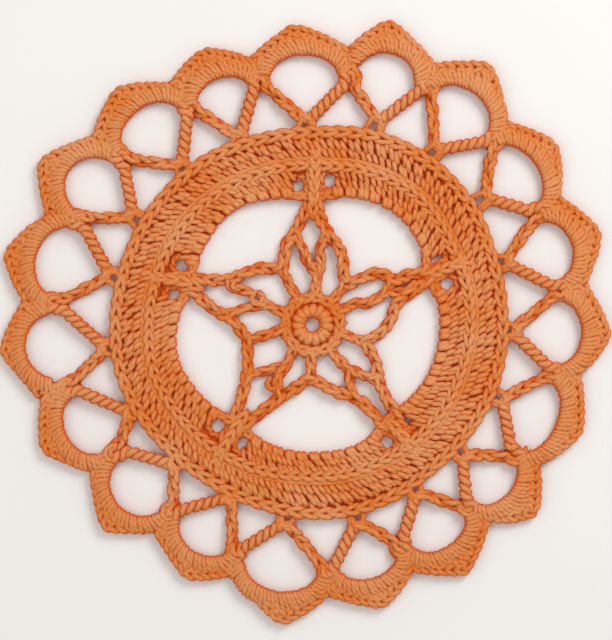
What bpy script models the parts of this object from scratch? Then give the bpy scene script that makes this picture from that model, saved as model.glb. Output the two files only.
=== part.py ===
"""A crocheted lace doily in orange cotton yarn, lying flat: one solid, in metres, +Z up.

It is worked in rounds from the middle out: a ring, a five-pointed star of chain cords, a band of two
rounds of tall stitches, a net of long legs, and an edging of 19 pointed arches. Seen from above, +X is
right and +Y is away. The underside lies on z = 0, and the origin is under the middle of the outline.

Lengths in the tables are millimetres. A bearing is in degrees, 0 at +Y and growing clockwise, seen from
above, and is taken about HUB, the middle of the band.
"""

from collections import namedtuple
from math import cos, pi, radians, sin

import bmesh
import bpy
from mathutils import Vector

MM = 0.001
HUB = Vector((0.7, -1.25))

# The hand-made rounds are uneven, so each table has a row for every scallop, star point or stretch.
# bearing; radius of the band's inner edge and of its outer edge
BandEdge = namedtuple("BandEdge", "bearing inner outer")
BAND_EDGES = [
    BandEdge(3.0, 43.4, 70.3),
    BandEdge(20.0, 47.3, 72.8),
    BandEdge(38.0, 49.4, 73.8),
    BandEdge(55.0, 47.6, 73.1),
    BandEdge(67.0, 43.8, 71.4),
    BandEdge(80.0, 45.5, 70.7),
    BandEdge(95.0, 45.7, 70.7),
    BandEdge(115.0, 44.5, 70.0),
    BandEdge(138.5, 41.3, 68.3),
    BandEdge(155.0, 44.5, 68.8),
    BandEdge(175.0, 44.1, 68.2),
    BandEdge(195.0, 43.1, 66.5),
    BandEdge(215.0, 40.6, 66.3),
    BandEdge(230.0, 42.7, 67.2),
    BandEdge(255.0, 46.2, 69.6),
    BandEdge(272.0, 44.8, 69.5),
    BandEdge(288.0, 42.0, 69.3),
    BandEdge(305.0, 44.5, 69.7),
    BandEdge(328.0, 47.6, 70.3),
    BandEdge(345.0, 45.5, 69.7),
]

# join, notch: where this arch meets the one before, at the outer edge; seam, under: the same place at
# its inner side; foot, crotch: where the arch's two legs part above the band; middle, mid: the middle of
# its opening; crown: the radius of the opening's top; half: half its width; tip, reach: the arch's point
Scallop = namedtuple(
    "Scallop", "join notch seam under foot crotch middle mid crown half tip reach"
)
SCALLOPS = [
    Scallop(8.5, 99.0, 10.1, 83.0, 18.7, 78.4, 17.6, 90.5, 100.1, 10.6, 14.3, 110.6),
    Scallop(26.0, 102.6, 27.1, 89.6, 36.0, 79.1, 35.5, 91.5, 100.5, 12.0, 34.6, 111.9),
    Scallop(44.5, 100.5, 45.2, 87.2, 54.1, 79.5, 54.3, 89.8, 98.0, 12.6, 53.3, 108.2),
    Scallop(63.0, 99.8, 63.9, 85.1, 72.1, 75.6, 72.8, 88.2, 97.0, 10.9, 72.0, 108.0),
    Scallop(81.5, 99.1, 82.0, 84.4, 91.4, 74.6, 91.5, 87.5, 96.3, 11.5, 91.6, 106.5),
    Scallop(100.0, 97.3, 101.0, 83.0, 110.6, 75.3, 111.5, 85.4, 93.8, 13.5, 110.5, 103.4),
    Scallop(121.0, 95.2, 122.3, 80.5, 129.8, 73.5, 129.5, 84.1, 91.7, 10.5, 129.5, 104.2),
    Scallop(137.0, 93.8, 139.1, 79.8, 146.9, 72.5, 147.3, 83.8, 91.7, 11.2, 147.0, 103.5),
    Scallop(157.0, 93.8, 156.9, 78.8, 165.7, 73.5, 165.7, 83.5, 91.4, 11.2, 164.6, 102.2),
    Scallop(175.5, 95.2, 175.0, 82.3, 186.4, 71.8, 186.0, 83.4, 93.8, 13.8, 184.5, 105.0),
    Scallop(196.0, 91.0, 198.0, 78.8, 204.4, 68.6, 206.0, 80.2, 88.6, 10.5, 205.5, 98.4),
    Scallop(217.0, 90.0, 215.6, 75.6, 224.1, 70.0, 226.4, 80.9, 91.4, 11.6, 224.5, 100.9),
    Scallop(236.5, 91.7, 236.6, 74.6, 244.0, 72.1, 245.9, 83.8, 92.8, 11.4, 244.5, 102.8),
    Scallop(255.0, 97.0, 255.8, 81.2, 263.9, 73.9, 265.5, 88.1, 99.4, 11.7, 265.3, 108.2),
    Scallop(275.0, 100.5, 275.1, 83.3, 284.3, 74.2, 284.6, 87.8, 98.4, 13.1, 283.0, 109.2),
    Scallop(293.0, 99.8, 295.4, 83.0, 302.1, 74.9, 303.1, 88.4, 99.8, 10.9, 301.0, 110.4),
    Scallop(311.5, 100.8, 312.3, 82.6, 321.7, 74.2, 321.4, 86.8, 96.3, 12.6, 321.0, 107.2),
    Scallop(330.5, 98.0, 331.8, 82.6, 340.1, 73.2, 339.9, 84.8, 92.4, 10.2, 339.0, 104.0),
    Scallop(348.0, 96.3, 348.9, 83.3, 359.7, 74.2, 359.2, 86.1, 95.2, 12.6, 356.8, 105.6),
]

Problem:
Give every line of the material again, exactly as it reads.

Exercise solution:
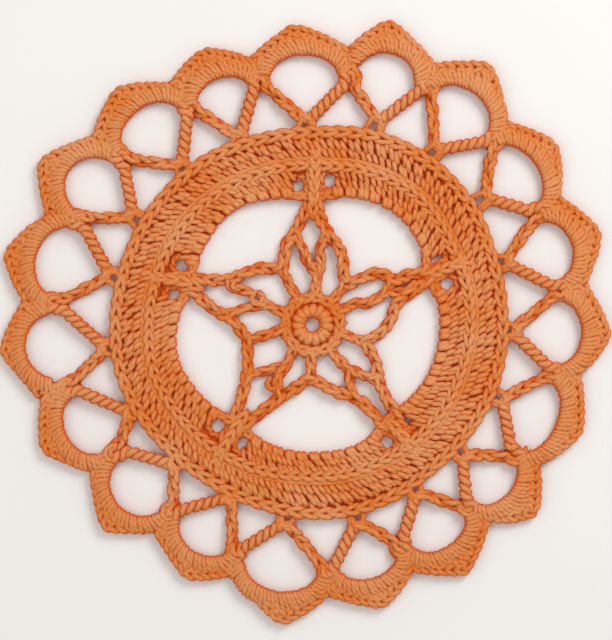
What bpy script models the parts of this object from scratch? Then give the bpy scene script that makes this picture from that model, saved as model.glb. Output the two files only.
=== part.py ===
"""A crocheted lace doily in orange cotton yarn, lying flat: one solid, in metres, +Z up.

It is worked in rounds from the middle out: a ring, a five-pointed star of chain cords, a band of two
rounds of tall stitches, a net of long legs, and an edging of 19 pointed arches. Seen from above, +X is
right and +Y is away. The underside lies on z = 0, and the origin is under the middle of the outline.

Lengths in the tables are millimetres. A bearing is in degrees, 0 at +Y and growing clockwise, seen from
above, and is taken about HUB, the middle of the band.
"""

from collections import namedtuple
from math import cos, pi, radians, sin

import bmesh
import bpy
from mathutils import Vector

MM = 0.001
HUB = Vector((0.7, -1.25))

# The hand-made rounds are uneven, so each table has a row for every scallop, star point or stretch.
# bearing; radius of the band's inner edge and of its outer edge
BandEdge = namedtuple("BandEdge", "bearing inner outer")
BAND_EDGES = [
    BandEdge(3.0, 43.4, 70.3),
    BandEdge(20.0, 47.3, 72.8),
    BandEdge(38.0, 49.4, 73.8),
    BandEdge(55.0, 47.6, 73.1),
    BandEdge(67.0, 43.8, 71.4),
    BandEdge(80.0, 45.5, 70.7),
    BandEdge(95.0, 45.7, 70.7),
    BandEdge(115.0, 44.5, 70.0),
    BandEdge(138.5, 41.3, 68.3),
    BandEdge(155.0, 44.5, 68.8),
    BandEdge(175.0, 44.1, 68.2),
    BandEdge(195.0, 43.1, 66.5),
    BandEdge(215.0, 40.6, 66.3),
    BandEdge(230.0, 42.7, 67.2),
    BandEdge(255.0, 46.2, 69.6),
    BandEdge(272.0, 44.8, 69.5),
    BandEdge(288.0, 42.0, 69.3),
    BandEdge(305.0, 44.5, 69.7),
    BandEdge(328.0, 47.6, 70.3),
    BandEdge(345.0, 45.5, 69.7),
]

# join, notch: where this arch meets the one before, at the outer edge; seam, under: the same place at
# its inner side; foot, crotch: where the arch's two legs part above the band; middle, mid: the middle of
# its opening; crown: the radius of the opening's top; half: half its width; tip, reach: the arch's point
Scallop = namedtuple(
    "Scallop", "join notch seam under foot crotch middle mid crown half tip reach"
)
SCALLOPS = [
    Scallop(8.5, 99.0, 10.1, 83.0, 18.7, 78.4, 17.6, 90.5, 100.1, 10.6, 14.3, 110.6),
    Scallop(26.0, 102.6, 27.1, 89.6, 36.0, 79.1, 35.5, 91.5, 100.5, 12.0, 34.6, 111.9),
    Scallop(44.5, 100.5, 45.2, 87.2, 54.1, 79.5, 54.3, 89.8, 98.0, 12.6, 53.3, 108.2),
    Scallop(63.0, 99.8, 63.9, 85.1, 72.1, 75.6, 72.8, 88.2, 97.0, 10.9, 72.0, 108.0),
    Scallop(81.5, 99.1, 82.0, 84.4, 91.4, 74.6, 91.5, 87.5, 96.3, 11.5, 91.6, 106.5),
    Scallop(100.0, 97.3, 101.0, 83.0, 110.6, 75.3, 111.5, 85.4, 93.8, 13.5, 110.5, 103.4),
    Scallop(121.0, 95.2, 122.3, 80.5, 129.8, 73.5, 129.5, 84.1, 91.7, 10.5, 129.5, 104.2),
    Scallop(137.0, 93.8, 139.1, 79.8, 146.9, 72.5, 147.3, 83.8, 91.7, 11.2, 147.0, 103.5),
    Scallop(157.0, 93.8, 156.9, 78.8, 165.7, 73.5, 165.7, 83.5, 91.4, 11.2, 164.6, 102.2),
    Scallop(175.5, 95.2, 175.0, 82.3, 186.4, 71.8, 186.0, 83.4, 93.8, 13.8, 184.5, 105.0),
    Scallop(196.0, 91.0, 198.0, 78.8, 204.4, 68.6, 206.0, 80.2, 88.6, 10.5, 205.5, 98.4),
    Scallop(217.0, 90.0, 215.6, 75.6, 224.1, 70.0, 226.4, 80.9, 91.4, 11.6, 224.5, 100.9),
    Scallop(236.5, 91.7, 236.6, 74.6, 244.0, 72.1, 245.9, 83.8, 92.8, 11.4, 244.5, 102.8),
    Scallop(255.0, 97.0, 255.8, 81.2, 263.9, 73.9, 265.5, 88.1, 99.4, 11.7, 265.3, 108.2),
    Scallop(275.0, 100.5, 275.1, 83.3, 284.3, 74.2, 284.6, 87.8, 98.4, 13.1, 283.0, 109.2),
    Scallop(293.0, 99.8, 295.4, 83.0, 302.1, 74.9, 303.1, 88.4, 99.8, 10.9, 301.0, 110.4),
    Scallop(311.5, 100.8, 312.3, 82.6, 321.7, 74.2, 321.4, 86.8, 96.3, 12.6, 321.0, 107.2),
    Scallop(330.5, 98.0, 331.8, 82.6, 340.1, 73.2, 339.9, 84.8, 92.4, 10.2, 339.0, 104.0),
    Scallop(348.0, 96.3, 348.9, 83.3, 359.7, 74.2, 359.2, 86.1, 95.2, 12.6, 356.8, 105.6),
]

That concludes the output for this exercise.